Прошло еще несколько десятилетий. На персидский престол взошел Дарий I (522–486) — пожалуй, самый выдающийся государственный деятель в истории державы Ахеменидов. При нем она достигла наибольших размеров, именно тогда персы сделали первый шаг в Европу. В 514 году до н. э. Дарий, переправившись с сильным войском через Черноморские проливы[5], двинулся в поход на скифов, обитавших в степях Северного Причерноморья. Скифская кампания оказалась безрезультатной. Однако персы обосновались на северном побережье Эгейского моря, превратили в свою провинцию Фракию и поставили в вассальную зависимость Македонию. Персидское владычество теперь распространилось на регионы, находившиеся в непосредственном соприкосновении с Грецией. Македония была отделена от самой северной греческой области, Фессалии, только горным массивом Олимп. Становилось ясно: именно Эллада должна стать следующей жертвой экспансии Ахеменидов.
Неизбежное военное столкновение греков и персов вылилось в длительную, растянувшуюся на полвека серию Греко-персидских войн (500–449). Чудовищно несоизмеримыми казались силы сторон, которым предстояло сойтись в решающей схватке: громадной мощи Персидской империи должны были противостоять разрозненные, не создавшие единого государства, находившиеся в постоянной борьбе друг с другом полисы Греции, зачастую ослабленные внутренними конфликтами.
Между этими полисами не было единомыслия по отношению к персидской угрозе. Некоторые, в том числе весьма крупные и значительные города-государства (Аргос, Фивы), были склонны подчиниться «великому царю» либо сохранять нейтралитет. Своеобразной была позиция такого авторитетного общегреческого религиозного центра, как Дельфийский оракул, к мнению которого прислушивались в любом полисе: дельфийское жречество не то чтобы проповедовало откровенно персофильские взгляды, но было в принципе не прочь заручиться благосклонностью Дария. Во всяком случае, Дельфы на первом этапе войн выступали против сопротивления, считая его бесполезным и заведомо обреченным на неудачу.
Греция представлялась восточным владыкам легкой добычей, а война наверняка виделась непродолжительной и победоносной. Однако события приняли совершенно иной оборот. Вооруженный конфликт оказался в высшей степени затяжным, вылился в целую цепь военных столкновений, отделенных друг от друга мирными передышками.
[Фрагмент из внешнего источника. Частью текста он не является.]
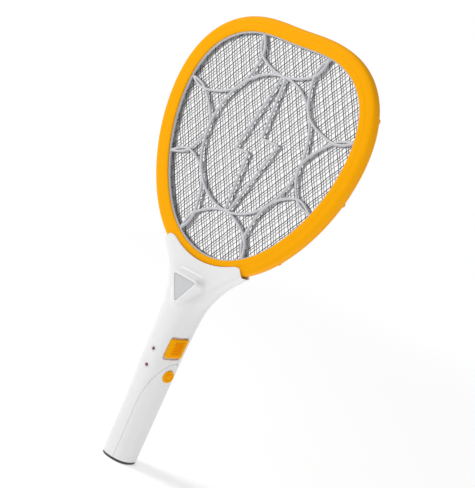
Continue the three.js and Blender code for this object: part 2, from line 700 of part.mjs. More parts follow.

В лице Персидской державы на Элладу как бы двинулся весь Восток, весь «варварский» мир, объединенный под скипетром Ахеменидов. Разумеется, в таком свете дело представлялось только самим грекам. Цари Персии и ведать не ведали, что, пытаясь завоевать маленький народ за Эгейским морем, они вступают в глобальный межцивилизационный конфликт, дают первотолчок «столкновению цивилизаций». Для персов шла речь лишь о расширении их великой империи: как раньше они подчинили лидийцев и вавилонян, египтян и фракийцев, так намеревались покорить и греков.
Будучи последователями зороастризма, Ахемениды декларировали свою приверженность началам справедливости и добра, претендовали на роль представителей «сил света»; под этим лозунгом ими и совершались агрессивные войны. Поэтому персам необходим был повод для нападения на Грецию. Но в подобных ситуациях его, как правило, долго ждать не приходится.
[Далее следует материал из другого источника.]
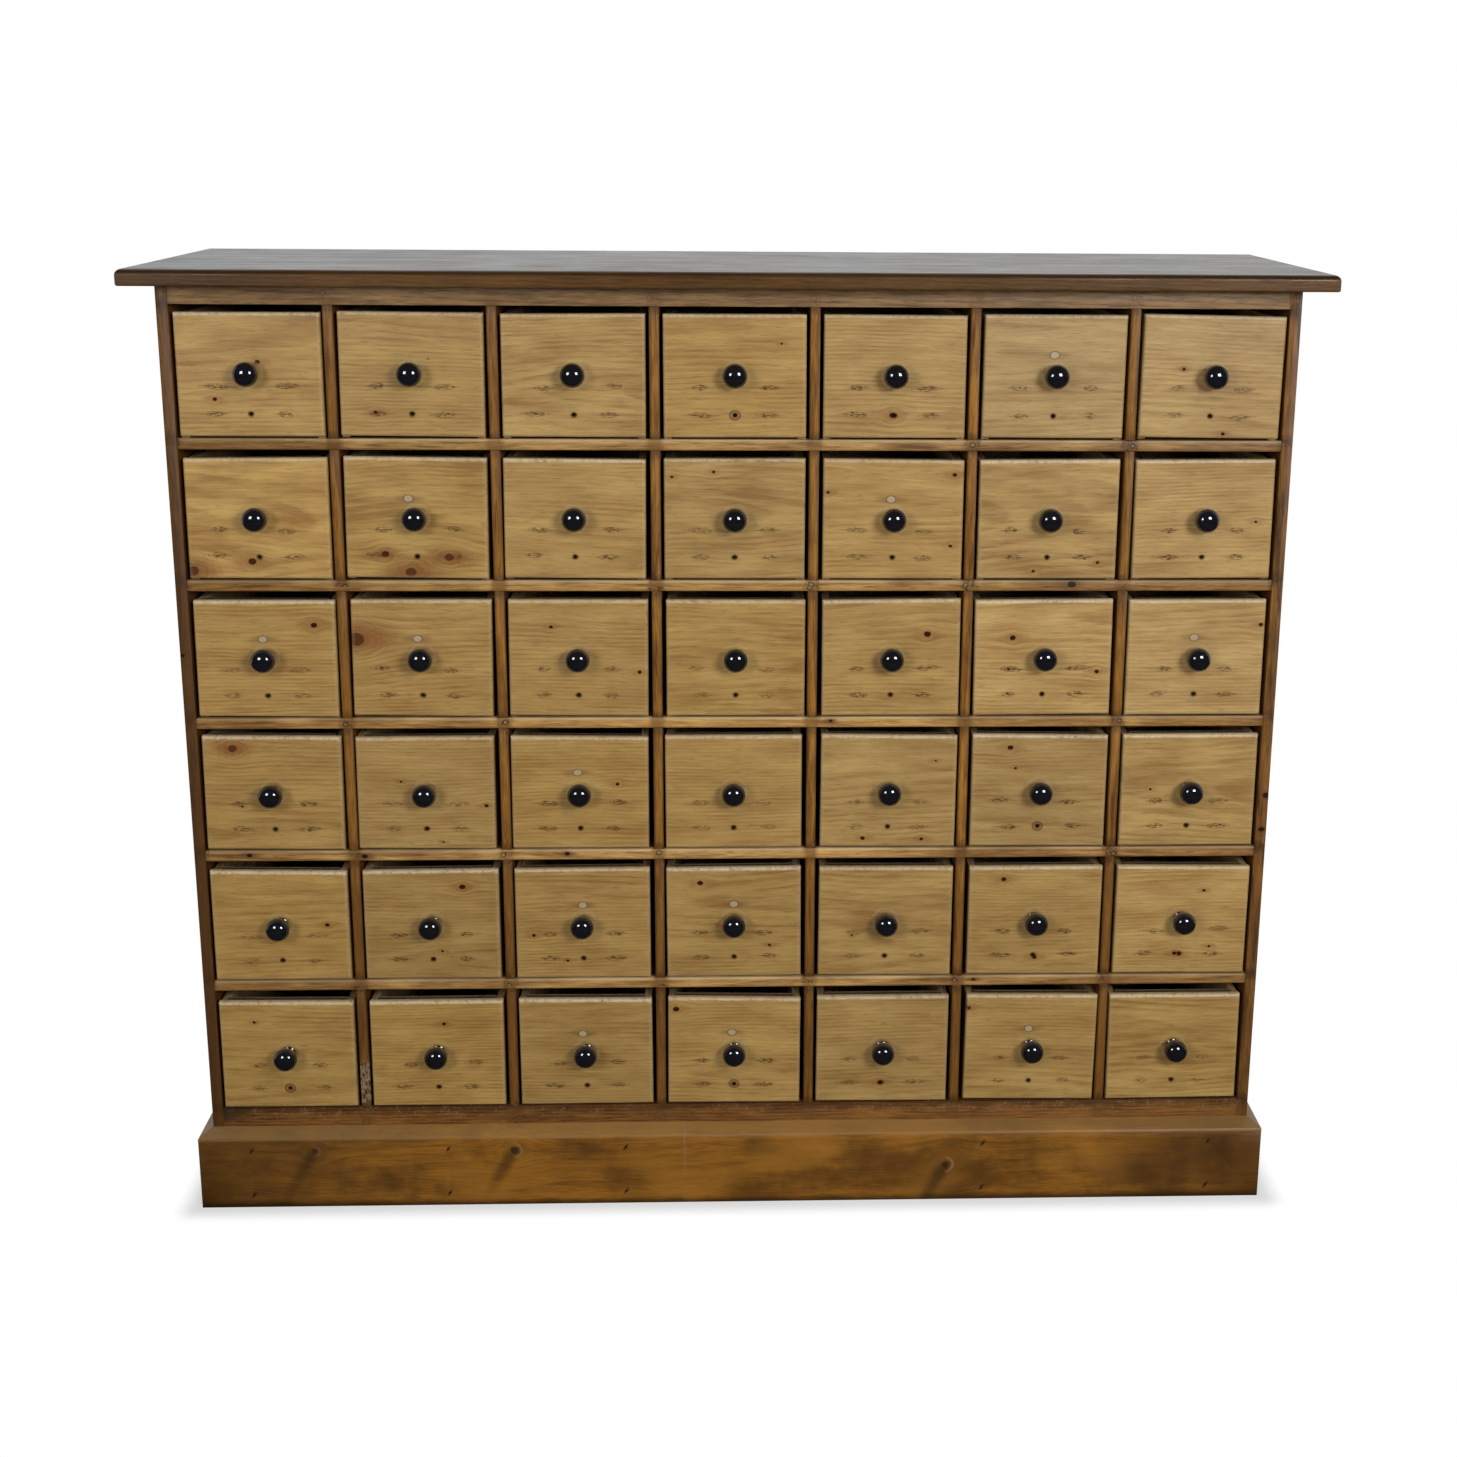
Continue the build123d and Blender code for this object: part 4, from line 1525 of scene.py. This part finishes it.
class MakeDrawerBoxes(bpy.types.Operator):
    """Makes the sides, back and bottom panel of the forty-two drawers."""

    bl_idname = "cabinet.drawer_boxes"
    bl_label = "Drawer boxes"

    def execute(self, context):
        points, number, faces = box_boards()
        count = number.max() + 1
        offset = (points - middles(points, number)) / MM
        span = np.zeros((count, 3))
        np.maximum.at(span, number, np.abs(offset))
        grain = np.take_along_axis(offset, np.argsort(-span)[number], 1)
        for row, column, rng in each_drawer():
            surface = Surface(points, None, faces).marked(
                grain=grain + log_places(rng, count)[number],
                board=board_tones(rng, count)[number],
            )
            box = drawer_piece("box", row, column, surface, pine_raw(), "plain_pine")
            eased(box, BOX_EASE, 1)
        return {"FINISHED"}


class MakeKnobs(bpy.types.Operator):
    """Makes the forty-two turned knobs."""

    bl_idname = "cabinet.knobs"
    bl_label = "Knobs"

    def execute(self, context):
        profile = knob_profile(sizes().knob_radius, sizes().knob_reach)
        knob = turned(profile, np.array([0.0, 0.0, (FOOT_GAP + FRONT_HALF[1] + KNOB_RISE) * MM]))
        for row, column, _ in each_drawer():
            drawer_piece("knob", row, column, knob, knob_lacquer(), "knob_black")
        return {"FINISHED"}


class MakeStage(bpy.types.Operator):
    """Makes the pale floor, the studio light and the camera."""

    bl_idname = "cabinet.stage"
    bl_label = "Stage"

    def execute(self, context):
        flat_floor(9.0)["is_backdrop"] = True
        for lamp in LAMPS:
            soft_lamp(*lamp)
        pale_world()
        aim_camera()
        bpy.context.scene.view_settings.view_transform = "Standard"
        return {"FINISHED"}


# Lamps: the name, the place, the side and power in metres and watts, and the kinds of ray
# that don't see it.
LAMPS = (
    ("left_lamp", (-1.75, -2.9, 1.75), 0.9, 33, ()),
    ("right_lamp", (1.45, -2.8, 1.85), 0.9, 52, ()),
    ("high_lamp", (0.3, -1.3, 3.2), 2.4, 14, ("glossy",)),
    ("back_lamp", (0.5, 3.0, 0.55), 1.1, 46, ("glossy", "camera")),
)
LAMP_AIM = (0.0, 0.0, 0.62)

# The camera as fitted to the photograph: its place, pitch, yaw and roll, and, in the
# picture's own dots, the focal length and the point that it looks at from the top left.
EYE = (0.00007, FACE_Y - 2.204595, 1.357492)
PITCH_DOWN, YAW, ROLL = 0.23143, 0.03596, 0.00809
PICTURE = 1457
FOCAL = 1873.28
CENTRE = (800.489, 572.676)
SENSOR = 36


def flat_floor(half):
    """A square floor, white to the camera but for a band close round the cabinet's foot, where its
    grey shows: partly the cabinet's real shadow and partly painted shadow, since the grey is darker
    than white even where lit.

    What lights the cabinet from it is grey, so that the undersides aren't too pale. Gloss
    sees it white only behind the cabinet and near black before it.
    """
    mesh = bpy.data.meshes.new("studio_floor")
    corners = np.array([[-1, -1, 0], [1, -1, 0], [1, 1, 0], [-1, 1, 0]], float) * half
    mesh.from_pydata(corners.tolist(), [], [[0, 1, 2, 3]])
    floor = bpy.data.objects.new("studio_floor", mesh)
    bpy.context.scene.collection.objects.link(floor)
    paint = Paint("white_floor")
    x, y, _ = paint.object_point()
    away = distance(most(abs(x) - 0.69, 0.0), most(abs(y) - 0.175, 0.0))
    # Painted shadow in part: near the foot the floor mixes in its grey, darker than white even in
    # full light, and with it the real shadow.
    near = rise(away, 0.035, 0.0) * 0.4
    camera = paint.add("ShaderNodeLightPath", {}, (), "Is Camera Ray")
    gloss = camera.out("Is Glossy Ray")
    around = rise(y, 0.15, 0.45)
    shown = most(camera, camera.out("Is Transmission Ray"))
    shown = most(shown * (1 - near), gloss * around)
    grey = 0.40 - gloss * (1 - around) * 0.36
    plain = paint.add("ShaderNodeBsdfDiffuse", {}, {"Color": paint.join(grey, grey, grey)}, "BSDF")
    glow = {"Color": (1.0, 1.0, 1.0), "Strength": 1.0}
    white = paint.add("ShaderNodeEmission", {}, glow, "Emission")
    shader = paint.add("ShaderNodeMixShader", {}, (shown, plain, white), "Shader")
    mesh.materials.append(paint.output(shader))
    return floor


def soft_lamp(name, place, size, watts, unseen):
    """A square soft box that looks at the middle of the cabinet."""
    lamp = bpy.data.lights.new(name, "AREA")
    lamp.shape = "SQUARE"
    lamp.size = size
    lamp.energy = watts
    item = bpy.data.objects.new(name, lamp)
    bpy.context.scene.collection.objects.link(item)
    item.matrix_world = looking(np.array(place) - np.array(LAMP_AIM), place)
    for rays in unseen:
        setattr(item, "visible_" + rays, False)


def looking(back, place, roll=0.0):
    """The matrix of a lamp or camera whose +Z axis is back, turned by roll."""
    back = back / np.linalg.norm(back)
    right = np.cross([0.0, 0.0, 1.0], back)
    right /= np.linalg.norm(right)
    up = np.cross(back, right)
    first = math.cos(roll) * right + math.sin(roll) * up
    second = -math.sin(roll) * right + math.cos(roll) * up
    matrix = np.eye(4)
    matrix[:3, 0], matrix[:3, 1], matrix[:3, 2], matrix[:3, 3] = first, second, back, place
    return Matrix(matrix.tolist())


def pale_world():
    """White to the camera, and to gloss behind the cabinet; a soft pale fill for the rest."""
    world = bpy.data.worlds.new("studio")
    bpy.context.scene.world = world
    world.use_nodes = True
    paint = Paint("studio", world.node_tree)
    _, y, _ = paint.split(paint.add("ShaderNodeTexCoord", {}, (), "Generated"))
    camera = paint.add("ShaderNodeLightPath", {}, (), "Is Camera Ray")
    gloss = camera.out("Is Glossy Ray")
    seen = most(camera, camera.out("Is Transmission Ray"))
    seen = most(seen, gloss * rise(y, -0.15, 0.35))
    strength = seen + (1 - seen) * (0.15 - gloss * 0.12)
    tint = paint.mix(gloss, (1.0, 1.0, 1.0), (0.90, 0.96, 1.0))
    sky = paint.add("ShaderNodeBackground", {}, {"Color": tint, "Strength": strength}, "Background")
    paint.output(sky, "ShaderNodeOutputWorld")


def aim_camera():
    """The camera at the photograph's viewing angle."""
    flat = math.cos(PITCH_DOWN)
    forward = np.array([math.sin(YAW) * flat, math.cos(YAW) * flat, -math.sin(PITCH_DOWN)])
    camera = bpy.data.cameras.new("camera")
    camera.sensor_width = SENSOR
    camera.lens = FOCAL / PICTURE * SENSOR
    camera.shift_x = -(CENTRE[0] - PICTURE / 2) / PICTURE
    camera.shift_y = (CENTRE[1] - PICTURE / 2) / PICTURE
    item = bpy.data.objects.new("camera", camera)
    bpy.context.scene.collection.objects.link(item)
    item.matrix_world = looking(-forward, EYE, ROLL)
    bpy.context.scene.camera = item


STEPS = (
    MakeTopBoard,
    MakeCrossBoards,
    MakeUprights,
    MakePlinth,
    MakeBack,
    MakeDrawerFronts,
    MakeDrawerBoxes,
    MakeKnobs,
    MakeStage,
)


class CabinetPanel(bpy.types.Panel):
    """Lists the cabinet's parts, sizes and colours."""

    bl_idname = "VIEW3D_PT_cabinet"
    bl_label = "Seed storage cabinet"
    bl_space_type = "VIEW_3D"
    bl_region_type = "UI"
    bl_category = "Cabinet"

    def draw(self, context):
        for step in STEPS:
            self.layout.operator(step.bl_idname)
        for group in (context.scene.cabinet_sizes, context.scene.cabinet_colours):
            column = self.layout.column(align=True)
            for name in group.__annotations__:
                column.prop(group, name)


CLASSES = (CabinetSizes, CabinetColours, *STEPS, CabinetPanel)


def register():
    """Registers the classes and the scene's settings."""
    for item in CLASSES:
        bpy.utils.register_class(item)
    bpy.types.Scene.cabinet_sizes = bpy.props.PointerProperty(type=CabinetSizes)
    bpy.types.Scene.cabinet_colours = bpy.props.PointerProperty(type=CabinetColours)


def unregister():
    """Takes the settings and classes away again."""
    del bpy.types.Scene.cabinet_colours
    del bpy.types.Scene.cabinet_sizes
    for item in reversed(CLASSES):
        bpy.utils.unregister_class(item)


def main():
    register()
    for step in STEPS:
        group, name = step.bl_idname.split(".")
        getattr(getattr(bpy.ops, group), name)()
    boxes = {"cad": CAD_BOUNDS, "visual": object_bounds()}
    plain = {key: [list(map(float, corner)) for corner in box] for key, box in boxes.items()}


if __name__ == "__main__":
    main()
В 500 году до н. э. против персидского владычества восстали греческие полисы Малой Азии. Разумеется, Дарий, выслав огромный флот и войско, за несколько лет подавил сопротивление своих «взбунтовавшихся подданных». При этом выяснилось, что ионийским грекам помогали греки метрополии. Присылка военных контингентов из Афин и союзной с ними Эретрии (на острове Эвбея) стала для персов желанным поводом для вторжения в саму Грецию.
Два обстоятельства вносили в ситуацию довольно пикантные нюансы. Еще в 510 году до н. э. изгнанный из Афин тиран Гиппий отправился в пределы Персидской державы и в конечном счете оказался при дворе Дария, всячески побуждая всесильного владыку к походу против своих бывших сограждан, вызываясь быть советником и проводником.
Второе обстоятельство заключалось в серьезном дипломатическом промахе афинян. В 506 году до н. э., опасаясь нападения со стороны Спарты, они «отправили посольство в Сарды заключить союз с персами… Когда посольство прибыло в Сарды и изложило свое поручение, то Артафрен[6], сын Гистаспа, сатрап Сард, спросил: „Что это за народ, где обитает и почему ищет союза с персами?“ Получив разъяснение послов, сатрап дал им такой краткий ответ: „Если афиняне дадут царю землю и воду, то он заключит союз, если же нет, то пусть уходят“. Послы же, желая заключить союз, согласились, приняв это на свою ответственность. Впрочем, по возвращении на родину они подверглись суровому осуждению за эти самостоятельные действия» (V. 73).